[SHORT EXERCISE]: Give only one thing: the number of lines that include the word "count".

━━ SOURCE RECORDS

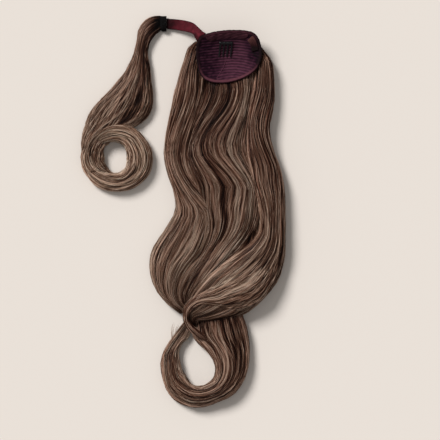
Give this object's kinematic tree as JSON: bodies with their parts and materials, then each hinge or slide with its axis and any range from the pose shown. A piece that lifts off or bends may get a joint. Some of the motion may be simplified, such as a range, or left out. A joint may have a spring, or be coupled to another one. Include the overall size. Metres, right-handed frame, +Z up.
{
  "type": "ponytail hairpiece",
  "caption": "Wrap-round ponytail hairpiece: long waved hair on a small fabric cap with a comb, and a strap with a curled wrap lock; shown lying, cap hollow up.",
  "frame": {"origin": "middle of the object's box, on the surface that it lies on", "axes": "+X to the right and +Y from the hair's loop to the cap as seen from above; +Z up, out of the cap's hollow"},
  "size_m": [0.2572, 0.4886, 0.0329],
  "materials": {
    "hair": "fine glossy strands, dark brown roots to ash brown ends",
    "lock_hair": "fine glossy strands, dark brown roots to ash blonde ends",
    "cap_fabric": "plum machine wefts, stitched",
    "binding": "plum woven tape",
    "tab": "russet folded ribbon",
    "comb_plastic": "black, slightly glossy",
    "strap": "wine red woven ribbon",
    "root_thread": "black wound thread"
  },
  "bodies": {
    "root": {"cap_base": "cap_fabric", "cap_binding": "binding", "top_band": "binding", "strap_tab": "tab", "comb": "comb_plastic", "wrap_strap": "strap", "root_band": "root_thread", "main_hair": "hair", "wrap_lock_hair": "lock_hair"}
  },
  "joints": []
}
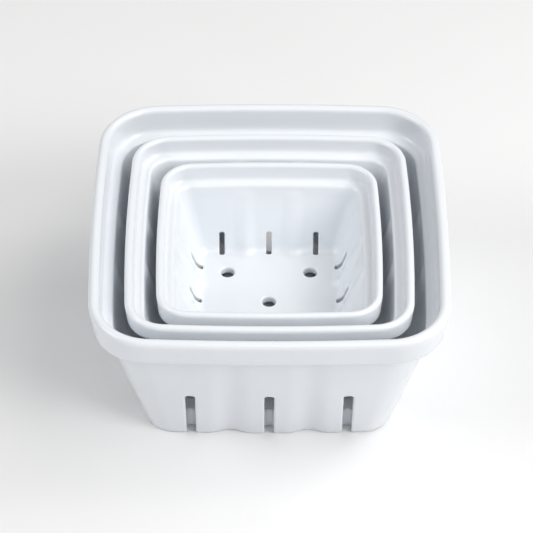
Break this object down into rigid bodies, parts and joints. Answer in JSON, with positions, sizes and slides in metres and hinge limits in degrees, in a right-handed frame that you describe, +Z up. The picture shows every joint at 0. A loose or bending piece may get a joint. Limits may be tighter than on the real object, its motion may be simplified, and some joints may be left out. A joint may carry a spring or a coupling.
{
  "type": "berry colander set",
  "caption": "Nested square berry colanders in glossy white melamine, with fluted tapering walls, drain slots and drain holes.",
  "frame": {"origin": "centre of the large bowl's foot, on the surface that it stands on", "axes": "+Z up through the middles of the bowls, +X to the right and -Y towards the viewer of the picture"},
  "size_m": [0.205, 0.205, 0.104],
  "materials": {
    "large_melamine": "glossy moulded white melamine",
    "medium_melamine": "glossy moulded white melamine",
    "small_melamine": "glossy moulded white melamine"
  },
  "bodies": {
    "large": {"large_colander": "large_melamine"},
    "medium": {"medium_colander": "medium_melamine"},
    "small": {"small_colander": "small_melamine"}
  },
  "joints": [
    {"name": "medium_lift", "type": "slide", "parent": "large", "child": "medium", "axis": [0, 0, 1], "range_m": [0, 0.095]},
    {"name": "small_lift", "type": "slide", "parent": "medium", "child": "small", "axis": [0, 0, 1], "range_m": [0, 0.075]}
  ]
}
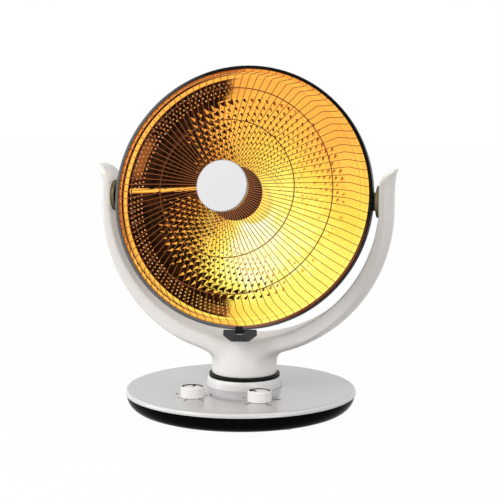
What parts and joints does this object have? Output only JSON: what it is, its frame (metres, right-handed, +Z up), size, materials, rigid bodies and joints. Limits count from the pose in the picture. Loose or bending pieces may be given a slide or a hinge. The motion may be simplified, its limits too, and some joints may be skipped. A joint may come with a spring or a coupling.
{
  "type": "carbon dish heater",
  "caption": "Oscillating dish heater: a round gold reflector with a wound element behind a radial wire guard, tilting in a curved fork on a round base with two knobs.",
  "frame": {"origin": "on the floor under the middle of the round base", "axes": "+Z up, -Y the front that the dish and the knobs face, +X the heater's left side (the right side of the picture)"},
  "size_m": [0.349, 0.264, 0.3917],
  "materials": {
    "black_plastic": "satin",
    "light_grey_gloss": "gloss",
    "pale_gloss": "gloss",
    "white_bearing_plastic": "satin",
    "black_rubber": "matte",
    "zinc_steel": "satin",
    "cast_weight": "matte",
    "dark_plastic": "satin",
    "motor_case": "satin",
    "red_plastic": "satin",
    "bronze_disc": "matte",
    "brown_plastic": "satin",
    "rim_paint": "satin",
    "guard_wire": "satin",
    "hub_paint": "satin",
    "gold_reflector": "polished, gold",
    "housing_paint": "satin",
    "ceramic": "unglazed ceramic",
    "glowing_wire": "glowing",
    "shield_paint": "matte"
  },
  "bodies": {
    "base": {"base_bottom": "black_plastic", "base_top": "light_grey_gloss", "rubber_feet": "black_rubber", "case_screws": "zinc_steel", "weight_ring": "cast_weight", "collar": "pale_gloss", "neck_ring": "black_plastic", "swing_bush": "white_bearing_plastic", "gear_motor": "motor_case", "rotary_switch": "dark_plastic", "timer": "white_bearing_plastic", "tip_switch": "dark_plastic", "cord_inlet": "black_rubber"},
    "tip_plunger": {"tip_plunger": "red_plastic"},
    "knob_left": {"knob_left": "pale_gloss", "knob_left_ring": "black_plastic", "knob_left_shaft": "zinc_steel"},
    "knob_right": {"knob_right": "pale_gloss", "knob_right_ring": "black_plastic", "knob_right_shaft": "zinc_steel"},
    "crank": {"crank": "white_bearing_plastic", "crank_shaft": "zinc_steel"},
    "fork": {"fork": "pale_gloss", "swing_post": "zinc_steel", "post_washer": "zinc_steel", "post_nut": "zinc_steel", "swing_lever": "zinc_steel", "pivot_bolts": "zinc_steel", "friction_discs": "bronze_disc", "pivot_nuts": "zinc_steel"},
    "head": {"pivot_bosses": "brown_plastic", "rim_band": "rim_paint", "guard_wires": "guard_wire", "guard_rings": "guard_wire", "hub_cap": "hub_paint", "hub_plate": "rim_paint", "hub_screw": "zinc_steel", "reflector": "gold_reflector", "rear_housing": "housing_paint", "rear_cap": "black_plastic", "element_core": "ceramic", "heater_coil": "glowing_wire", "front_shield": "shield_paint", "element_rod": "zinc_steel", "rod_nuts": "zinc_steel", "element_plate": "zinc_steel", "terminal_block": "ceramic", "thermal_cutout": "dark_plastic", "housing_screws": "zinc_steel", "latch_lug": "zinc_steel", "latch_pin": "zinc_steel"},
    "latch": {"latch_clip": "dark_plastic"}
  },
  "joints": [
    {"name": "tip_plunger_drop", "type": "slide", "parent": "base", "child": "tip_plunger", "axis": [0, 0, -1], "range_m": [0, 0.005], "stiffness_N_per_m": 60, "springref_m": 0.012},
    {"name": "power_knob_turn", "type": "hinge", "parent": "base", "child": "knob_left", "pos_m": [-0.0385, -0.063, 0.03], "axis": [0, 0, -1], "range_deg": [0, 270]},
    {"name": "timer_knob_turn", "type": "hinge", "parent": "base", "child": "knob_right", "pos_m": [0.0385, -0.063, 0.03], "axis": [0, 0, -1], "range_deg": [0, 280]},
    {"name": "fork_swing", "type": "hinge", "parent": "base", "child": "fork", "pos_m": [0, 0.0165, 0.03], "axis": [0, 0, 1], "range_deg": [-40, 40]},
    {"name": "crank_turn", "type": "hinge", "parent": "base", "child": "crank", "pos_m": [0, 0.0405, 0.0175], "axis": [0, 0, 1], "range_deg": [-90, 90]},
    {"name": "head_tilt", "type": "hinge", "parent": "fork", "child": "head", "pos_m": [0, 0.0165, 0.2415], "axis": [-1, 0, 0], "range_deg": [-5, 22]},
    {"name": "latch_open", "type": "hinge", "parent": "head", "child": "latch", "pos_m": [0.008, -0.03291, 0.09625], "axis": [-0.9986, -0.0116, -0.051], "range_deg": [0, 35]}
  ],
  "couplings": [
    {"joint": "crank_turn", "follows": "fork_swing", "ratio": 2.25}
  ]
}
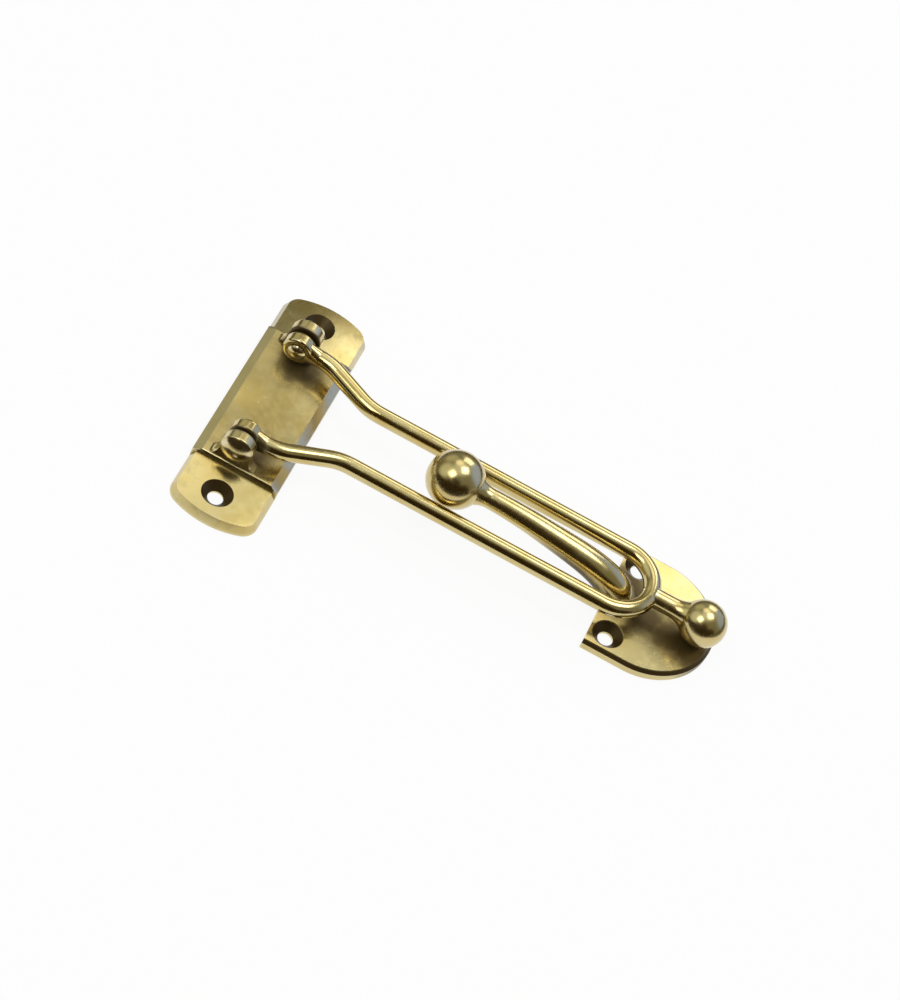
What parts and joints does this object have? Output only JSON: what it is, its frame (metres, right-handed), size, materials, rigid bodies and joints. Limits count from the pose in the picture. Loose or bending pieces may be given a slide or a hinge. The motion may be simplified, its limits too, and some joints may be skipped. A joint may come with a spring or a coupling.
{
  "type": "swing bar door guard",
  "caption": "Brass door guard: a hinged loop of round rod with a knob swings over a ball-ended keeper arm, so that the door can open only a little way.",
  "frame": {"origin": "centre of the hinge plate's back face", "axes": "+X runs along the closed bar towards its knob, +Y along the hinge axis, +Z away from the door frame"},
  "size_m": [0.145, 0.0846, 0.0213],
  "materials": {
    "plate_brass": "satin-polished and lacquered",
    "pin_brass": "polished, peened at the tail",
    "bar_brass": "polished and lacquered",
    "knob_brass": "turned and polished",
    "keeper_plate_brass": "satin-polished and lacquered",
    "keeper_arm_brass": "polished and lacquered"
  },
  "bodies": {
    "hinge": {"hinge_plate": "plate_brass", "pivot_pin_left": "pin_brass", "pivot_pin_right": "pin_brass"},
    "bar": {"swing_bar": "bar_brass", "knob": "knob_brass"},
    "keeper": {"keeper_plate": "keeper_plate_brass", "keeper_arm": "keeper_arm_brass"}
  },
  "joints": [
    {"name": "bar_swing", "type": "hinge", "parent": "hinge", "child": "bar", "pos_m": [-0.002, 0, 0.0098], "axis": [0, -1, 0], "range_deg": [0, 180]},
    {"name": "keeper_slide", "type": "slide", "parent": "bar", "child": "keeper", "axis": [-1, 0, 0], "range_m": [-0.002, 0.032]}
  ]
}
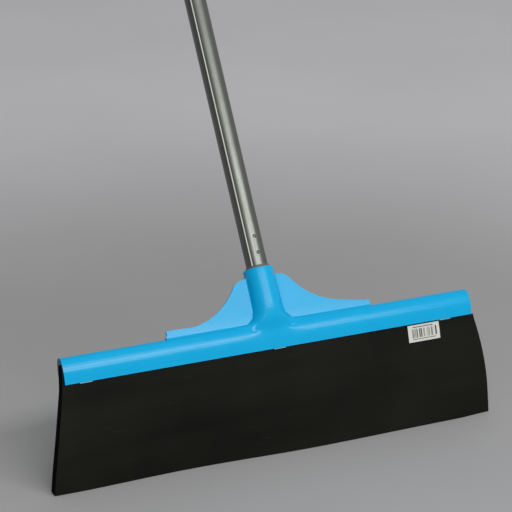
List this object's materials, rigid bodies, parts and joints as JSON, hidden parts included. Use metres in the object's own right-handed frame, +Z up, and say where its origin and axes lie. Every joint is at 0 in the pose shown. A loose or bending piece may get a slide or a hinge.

━━━━

[SOLUTION]: 2